The morning came but it was the longest night ever. Jon decided it was better to go to work and move on. He called his family. It was too early to call anyone on my side so I ran out to Target to get this or that. I do not know why but I thought I could just move on. I walked around, drank some coffee. Walked and ended up back in my car. I called my mom.
I do not recall driving home. Jon came home from work too. We needed to be together. CJ proved able to keep us out of the dark angry place our hearts wanted to be in. We made it through that night.

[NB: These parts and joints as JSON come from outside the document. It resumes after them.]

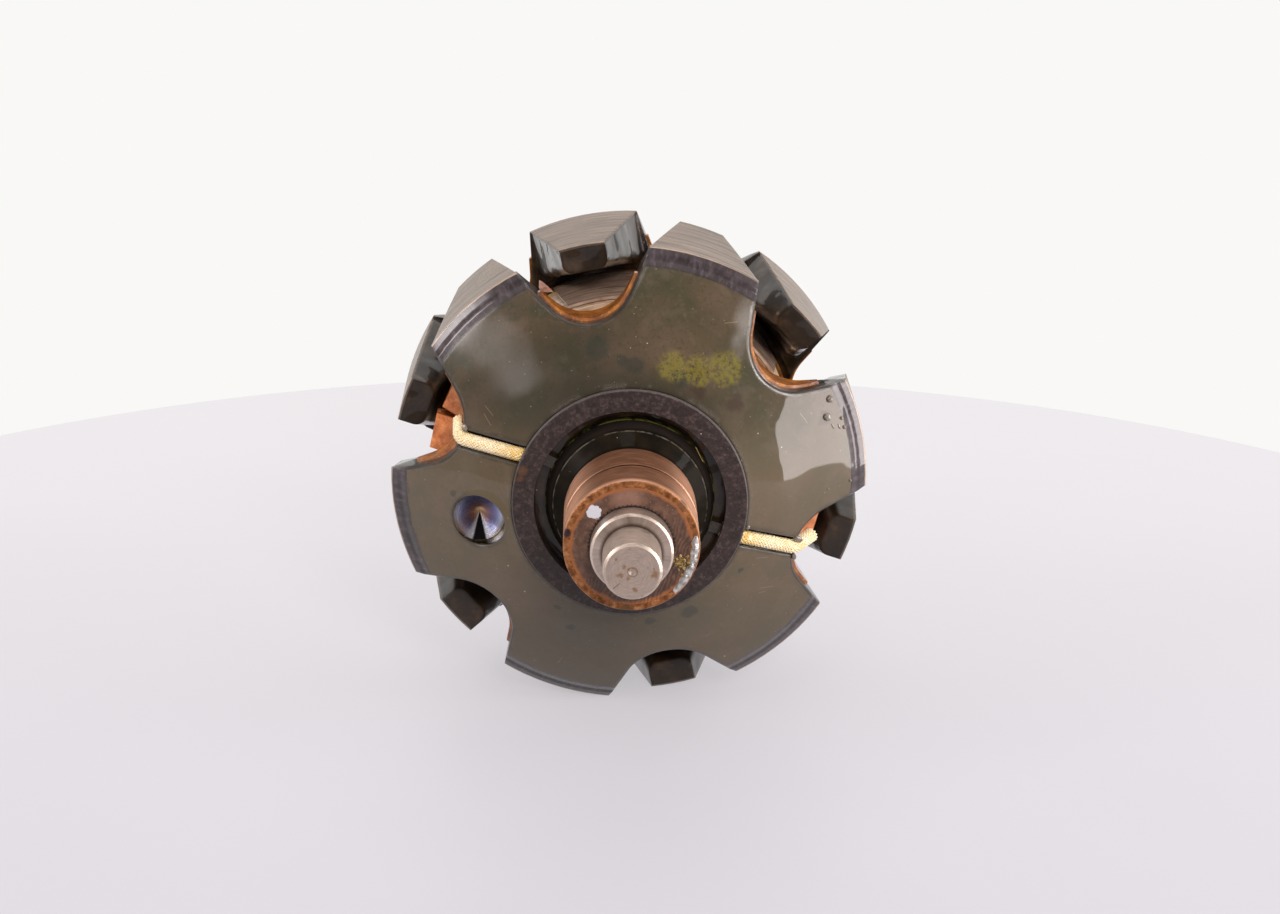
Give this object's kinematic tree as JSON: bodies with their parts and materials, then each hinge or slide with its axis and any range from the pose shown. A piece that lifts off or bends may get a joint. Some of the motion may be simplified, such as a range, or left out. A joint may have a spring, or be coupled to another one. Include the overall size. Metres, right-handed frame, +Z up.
{
  "type": "alternator rotor",
  "caption": "Claw-pole alternator rotor on a steel shaft: interleaved pole claws round a field winding, with copper slip rings that carry its current.",
  "frame": {"origin": "on the shaft axis, at the middle of the slip-end bearing journal", "axes": "+Y along the shaft from the slip-ring end toward the drive end, +Z up as the rotor lies on its claws, +X to the right seen from the slip-ring end"},
  "size_m": [0.104, 0.1708, 0.104],
  "materials": {
    "shaft_steel": "turned, lightly rust stained",
    "lacquered_steel": "dark clear lacquer over steel, turned bare on the outside",
    "core_steel": "plain",
    "bobbin_plastic": "moulded, varnished",
    "winding_copper": "enamelled copper wire, varnished",
    "insulation_sheet": "orange-brown sheet, varnished",
    "hub_phenolic": "machined brown moulding",
    "slip_copper": "copper, polished and brush worn",
    "flange_black": "black, varnished",
    "retainer_fibre": "black, speckled",
    "spacer_steel": "turned",
    "solder": "bright, uneven",
    "sleeve_braid": "braided glass sleeve, varnished",
    "lead_copper": "bare copper"
  },
  "bodies": {
    "root": {"shaft": "shaft_steel", "claw_pole_front": "lacquered_steel", "claw_pole_rear": "lacquered_steel", "pole_core": "core_steel", "coil_bobbin": "bobbin_plastic", "field_winding": "winding_copper", "insulation_star_front": "insulation_sheet", "insulation_star_rear": "insulation_sheet", "insulation_flap_left_lower": "insulation_sheet", "insulation_flap_left_upper": "insulation_sheet", "insulation_flap_right": "insulation_sheet", "slip_ring_hub": "hub_phenolic", "slip_ring_outer": "slip_copper", "slip_ring_inner": "slip_copper", "hub_flange": "flange_black", "retainer_ring": "retainer_fibre", "drive_spacer": "spacer_steel", "solder_outer_ring": "solder", "lead_sleeve_left": "sleeve_braid", "lead_sleeve_right": "sleeve_braid", "lead_wire_left": "lead_copper", "lead_wire_right": "lead_copper", "solder_left": "solder", "solder_right": "solder"}
  },
  "joints": []
}
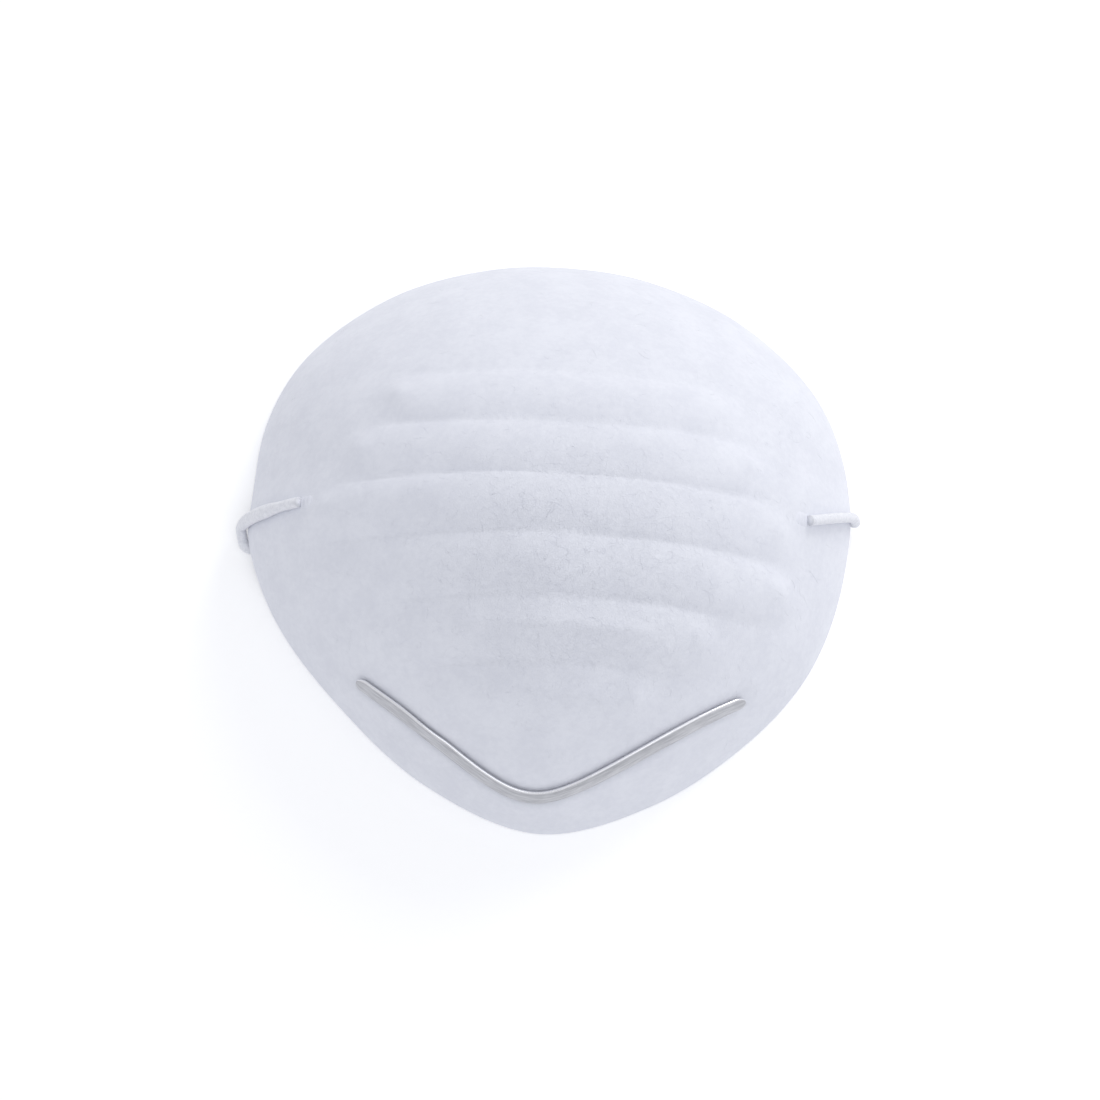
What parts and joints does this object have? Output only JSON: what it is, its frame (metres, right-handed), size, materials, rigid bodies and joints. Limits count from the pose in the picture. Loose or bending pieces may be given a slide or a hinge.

Time should heal. It does, we know, but imagine being through this two times. We were told one of every ten adoptions fails, so our odds looked good. Our attorney spoke to our birthmother. She is indeed having a hard time. We see that! We totally understand she must be going through her own personal hell. As of today she says she does not know what she is going to do. It’s too hard. She knows we are sad but she does not know what her decision is. We do not know if we are going to be parents again. We are waiting for her to make up her mind and we have no idea when that will be. Her due date is near.
I am unraveling our travel plans and returning everything that can be returned. I was able to cancel the house rental, rental car, and such. I went online and printed the return labels for the crib, baby carrier, diaper bag. I hope to unlock the door to our little girl’s room soon. There are a few things I need to get out of there but I cannot find the strength to go in.
Our birthmother’s inability to make a decision is a decision. She may feel unable to decide, but we know from experience that she will keep her baby. We are not reaching out to her at this point. We will continue to jump every time the phone rings but we will not run to answer. We wanted a birthmother that wanted us. We would never put pressure on her or even question her ability to parent.
We have decided the best way for us to deal with it is to take a much-needed vacation. We are off to sit on a warm beach somewhere! CJ can play in the water and we can get some vitamin D. Hopefully some time removed from the constant, haunting reminders of another failed adoption will help us. We need to figure out what is next for our family. We do not think we can go through this ever again.